Kit de Waal was born in Birmingham in 1960 to an Irish mother and a father from St Kitts in the Caribbean. She was a late starter as a published author, 55 when My Name is Leon came out in 2016 but she has made up for lost time, winning the Irish Novel of the Year award at Listowel Writers Week and being shortlisted for both the Desmond Elliott & Costa First Novel awards. The audiobook is voiced by Lenny Henry, whose production company has also made it into a two-part drama to be screened on the BBC early next year.

Her second novel, The Trick to Time, was longlisted for the Women’s Prize for Fiction even before it came out in March.

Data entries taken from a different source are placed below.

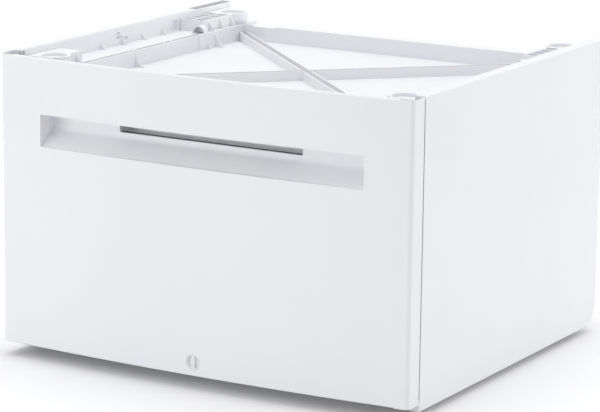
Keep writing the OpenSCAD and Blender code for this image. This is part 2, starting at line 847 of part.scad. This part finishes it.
// Back of the box, standing on the bottom between the sides, with the same hem.
module drawer_back() {
    w = box_x - sheet_t;
    y = y_box_rear - half_t;
    hem = y_box_rear - hem_w + half_t;
    z = box_z + box_h - hem_w;
    color("whitesmoke") along_x(-w, 2 * w)
        strip([[y, box_z + 2 * sheet_t], [y, z - half_t], [hem, z - half_t], [hem, z - hem_w + 2]]);
}

// Angle that ties a side of the box to the front.
module front_bracket() {
    x = box_x - sheet_t;
    z = [box_z + bracket_in, box_z + box_h - bracket_in];
    along_z(z[0], z[1] - z[0])
        strip([[x - bracket_w, y_box + half_t], [x - half_t, y_box + half_t],
            [x - half_t, y_box + bracket_w]]);
}

module front_bracket_right() { color("silver") front_bracket(); }
module front_bracket_left() { color("silver") left() front_bracket(); }

// ---------- lock ----------

module turned(y, d, len) { translate([0, y + len, lock_z]) rotate([90, 0, 0]) cylinder(d = d, h = len); }

module lock_housing() {
    color("gainsboro") difference() {
        intersection() {
            turned(y_front, knob_d + 2 * housing_t, y_backing - y_front);
            along_z(z_front0, 2 * lock_rise) front_plan(sheet_t);
        }
        turned(y_front - 1, knob_d + 2 * body_gap, knob_len + 1 + body_gap);
        turned(y_front, shaft_d + 2 * run_clear, front_bow + front_return);
    }
}

// Dished knob with a grip bar across it, on its shaft.
module lock_knob() {
    color("white") difference() {
        union() {
            turned(y_front, knob_d, knob_len);
            turned(y_front + knob_len - 1, shaft_d, cam_y - y_front - knob_len + 1);
        }
        difference() {
            turned(y_front - 1, knob_d - 2 * knob_rim, dish_depth + 1);
            block([-bar_w / 2, y_front - 2, lock_z - knob_d],
                  [bar_w / 2, y_front + knob_len, lock_z + knob_d]);
        }
    }
}

module lock_cam() {
    color("silver") along_y(cam_y, cam_t) translate([0, lock_z]) {
        area([-cam_len / 2, -cam_w / 2], [cam_len / 2, cam_w / 2], 3);
        circle(d = shaft_d);
    }
}

// ---------- feet ----------

// Round pad, a hexagon for the spanner and the stud that screws into the base.
module foot(y) {
    r = pad_d / 2;
    s = stud_d / 2;
    translate([foot_x, y, 0]) {
        rotate_extrude() polygon([[0, 0], [r - 1, 0], [r, 1], [r, pad_h - 1], [r - 1, pad_h],
            [s + 6, pad_h], [s + 3, hub_z], [s, hub_z],
            [s, pad_h + stud_len - 1], [s - 1, pad_h + stud_len], [0, pad_h + stud_len]]);
        translate([0, 0, pad_h - 0.01]) cylinder(d = stud_d * 2, h = (hub_z - pad_h) * 0.6, $fn = 6);
    }
}

module foot_front_right() { color("dimgray") foot(foot_y[0]); }
module foot_front_left() { color("dimgray") left() foot(foot_y[0]); }
module foot_rear_right() { color("dimgray") foot(foot_y[1]); }
module foot_rear_left() { color("dimgray") left() foot(foot_y[1]); }

// ---------- assembly ----------

side_panel_left();
side_panel_right();
rear_panel();
base_rail_front();
base_rail_rear();
lock_keeper();
base_side_left();
base_side_right();
post_front_left();
post_front_right();
post_rear_left();
post_rear_right();
top_rail_front();
top_rail_rear();
side_deck_left();
side_deck_right();
top_tray();
foot_block_front_left();
foot_block_front_right();
foot_block_rear_left();
foot_block_rear_right();
runner_outer_left();
runner_outer_right();
runner_middle_left();
runner_middle_right();
runner_inner_left();
runner_inner_right();
drawer_front_skin();
drawer_front_backing();
handle_recess();
finger_cup();
finger_hood();
drawer_bottom();
drawer_side_left();
drawer_side_right();
drawer_back();
front_bracket_left();
front_bracket_right();
lock_housing();
lock_knob();
lock_cam();
foot_front_left();
foot_front_right();
foot_rear_left();
foot_rear_right();
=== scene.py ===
"""Washer pedestal drawer: finishes, small hardware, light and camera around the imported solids."""

import json
import math

import bpy
from mathutils import Matrix, Vector


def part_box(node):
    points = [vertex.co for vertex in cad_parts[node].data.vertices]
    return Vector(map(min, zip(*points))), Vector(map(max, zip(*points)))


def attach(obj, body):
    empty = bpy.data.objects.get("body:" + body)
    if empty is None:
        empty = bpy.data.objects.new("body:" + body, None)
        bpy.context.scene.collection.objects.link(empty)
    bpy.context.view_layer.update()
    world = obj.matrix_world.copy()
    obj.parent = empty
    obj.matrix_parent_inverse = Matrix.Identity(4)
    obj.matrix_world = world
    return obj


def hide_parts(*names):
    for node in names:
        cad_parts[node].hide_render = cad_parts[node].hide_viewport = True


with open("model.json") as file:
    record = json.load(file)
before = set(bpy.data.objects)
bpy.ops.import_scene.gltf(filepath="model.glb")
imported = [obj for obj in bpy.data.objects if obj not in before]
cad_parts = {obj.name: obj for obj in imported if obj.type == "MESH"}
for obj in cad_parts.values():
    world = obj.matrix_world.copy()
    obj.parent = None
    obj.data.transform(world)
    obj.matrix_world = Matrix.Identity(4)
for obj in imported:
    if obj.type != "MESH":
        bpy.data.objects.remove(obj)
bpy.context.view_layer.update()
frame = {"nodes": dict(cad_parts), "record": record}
nodes = frame["nodes"]

MM = 0.001


# ---------------------------------------------------------------- camera

IMAGE_W = 600  # pixels
FOCAL_PX = 2958.57
SENSOR_W = 36  # mm
CLIP = (0.1, 60)
EYE = Vector((1.9087, -3.3035, 1.0363))
YAW, PITCH, ROLL = 0.5255, -0.2194, 0.0125


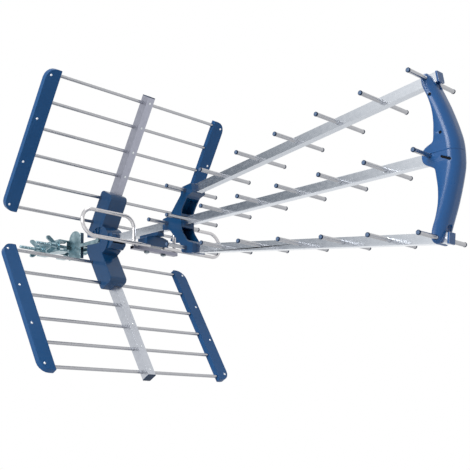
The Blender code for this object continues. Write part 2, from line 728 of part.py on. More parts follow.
def end_taper(height):
    """How far the rounding at the bow's ends draws its outline in."""
    into = abs(height) - (bow_half_height() - BOW_END_ROUND)
    if into <= 0:
        return 0.0
    return BOW_END_ROUND - math.sqrt(max(0.0, BOW_END_ROUND**2 - into**2))


def bow_section(height, shrink=0.0, extra_rear=0.0):
    """One ring of (x, y) points at a height, drawn in by shrink."""
    taper = end_taper(height)
    rear = bow_rear(height) + taper * 0.5 - extra_rear
    front = bow_front(height) - taper * 0.3 - shrink
    half = BOW_W / 2 - taper * 0.95 - shrink
    corner = min(BOW_ROUND - shrink, half, front - rear - 1 * MM)
    ring = [(rear, -half)]
    ring += smooth_arc((front - corner, -half + corner), corner, -math.pi / 2, 0, 5)
    ring += smooth_arc((front - corner, half - corner), corner, 0, math.pi / 2, 5)
    return ring + [(rear, half)]


def loft(stations, ring_at):
    """Join rings of (x, y) at a list of heights into one closed solid."""
    bm = bmesh.new()
    rings = [[bm.verts.new((x, y, z)) for x, y in ring_at(z)] for z in stations]
    for one, two in zip(rings, rings[1:]):
        for k in range(len(one)):
            n = (k + 1) % len(one)
            bm.faces.new((one[k], one[n], two[n], two[k]))
    bm.faces.new(list(reversed(rings[0])))
    bm.faces.new(rings[-1])
    return bm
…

Kit de Waal (back row left) with her siblings, mother Sheila O’Loughlin (far right) and grandmother in her back garden in Erasmus Road, Sparkbrook, a stone’s throw from the Irish Community Centre in Digbeth, which features in The Trick to Time
Kit de Waal’s mother and grandmother (centre, front) in 1973 out for the night with the Doyle clan

As well as her success as a writer, she has also fought to raise the issue of exclusion and elitism in literature, donating part of her advance for My Name is Leon to set up a scholarship for a working class writer to study for an MA in creative writing at Birkbeck College, part of the University of London.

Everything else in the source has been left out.